To be precise, word choice and sentence structure fall (for the most part) under a stylistic approach, and I don't want to give the impression that I think my advice falls under anything but opinion.
"A sense of pride followed the tall person suit as his tender steps..."
Perhaps you meant to say "tall person's suit" - I'm not sure if you meant for the pride to be following the compound noun that you created "person suit" or if you meant to say "person's suit" and have the pride be following his suit. Also, the word "tender" conveys that his steps were delicate and soft, but the word choice carries a heavy connotation of weakness or fragility. Experiment until you find the word you like the best.
"Calculating Eyes met a faint trace of dismay on their way on these long stone floor..."

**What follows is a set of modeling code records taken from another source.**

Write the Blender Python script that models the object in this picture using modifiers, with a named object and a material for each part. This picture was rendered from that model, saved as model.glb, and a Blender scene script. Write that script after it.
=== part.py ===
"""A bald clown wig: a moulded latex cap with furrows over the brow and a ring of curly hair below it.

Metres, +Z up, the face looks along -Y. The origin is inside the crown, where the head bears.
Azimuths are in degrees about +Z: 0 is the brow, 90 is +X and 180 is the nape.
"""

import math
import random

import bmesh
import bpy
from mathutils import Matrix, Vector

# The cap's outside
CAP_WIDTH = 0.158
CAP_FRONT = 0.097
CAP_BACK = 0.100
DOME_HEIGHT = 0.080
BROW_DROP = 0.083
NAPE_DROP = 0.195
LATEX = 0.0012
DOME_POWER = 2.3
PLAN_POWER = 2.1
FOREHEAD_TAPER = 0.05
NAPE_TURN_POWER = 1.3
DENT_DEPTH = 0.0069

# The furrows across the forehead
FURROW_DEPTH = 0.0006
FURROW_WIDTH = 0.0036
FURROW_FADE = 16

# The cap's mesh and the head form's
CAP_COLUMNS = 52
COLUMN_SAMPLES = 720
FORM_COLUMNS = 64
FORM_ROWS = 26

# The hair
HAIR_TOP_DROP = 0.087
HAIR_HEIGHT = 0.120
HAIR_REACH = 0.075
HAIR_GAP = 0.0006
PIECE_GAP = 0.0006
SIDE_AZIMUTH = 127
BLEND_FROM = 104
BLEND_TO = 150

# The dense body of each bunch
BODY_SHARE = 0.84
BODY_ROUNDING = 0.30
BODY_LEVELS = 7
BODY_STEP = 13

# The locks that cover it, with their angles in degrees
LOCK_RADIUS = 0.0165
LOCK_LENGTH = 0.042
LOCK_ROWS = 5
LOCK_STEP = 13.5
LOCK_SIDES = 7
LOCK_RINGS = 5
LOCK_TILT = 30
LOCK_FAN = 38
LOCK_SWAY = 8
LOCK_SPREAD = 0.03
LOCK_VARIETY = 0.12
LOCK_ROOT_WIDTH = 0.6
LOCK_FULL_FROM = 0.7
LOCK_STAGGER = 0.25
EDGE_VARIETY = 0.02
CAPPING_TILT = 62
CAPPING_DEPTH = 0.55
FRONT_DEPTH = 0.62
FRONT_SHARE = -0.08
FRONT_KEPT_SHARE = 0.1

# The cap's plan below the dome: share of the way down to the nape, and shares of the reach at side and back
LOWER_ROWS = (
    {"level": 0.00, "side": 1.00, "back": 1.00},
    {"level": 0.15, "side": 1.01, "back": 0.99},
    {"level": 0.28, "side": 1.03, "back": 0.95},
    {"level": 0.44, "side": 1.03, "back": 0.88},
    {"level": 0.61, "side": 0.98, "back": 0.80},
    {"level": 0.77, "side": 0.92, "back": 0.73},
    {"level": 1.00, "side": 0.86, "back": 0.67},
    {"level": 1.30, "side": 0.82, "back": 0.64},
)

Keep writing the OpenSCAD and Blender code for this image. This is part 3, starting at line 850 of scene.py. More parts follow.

I try to avoid repetitions of the same preposition, like "on" in this case. Was "Eyes" meant to be capitalized? Describing the emotion of dismay as one that is "met" by someone's gaze "on their way" to what is being gazed upon is confusing - many people will have to read this passage twice to get what you mean.
"...as unseen looks insignificantly hide their presence for the common man."
Here you say that the "looks" hide their presence. Are these "looks" the gaze of the Eyes mentioned beforehand, or that of the floor upon which the Eyes gaze? Furthermore, why are these looks unseen? If they are unseen and refer to something besides the Eyes and the floor, then what is it? Why is it insignificant that they hide? Do you mean to say "from the common man," or are you implying that they are hiding for the purposes of the common man? Who is the common man - is it Twisted Fate?
Anyway, sorry for rambling. I don't mean to nitpick, I did enjoy your piece greatly!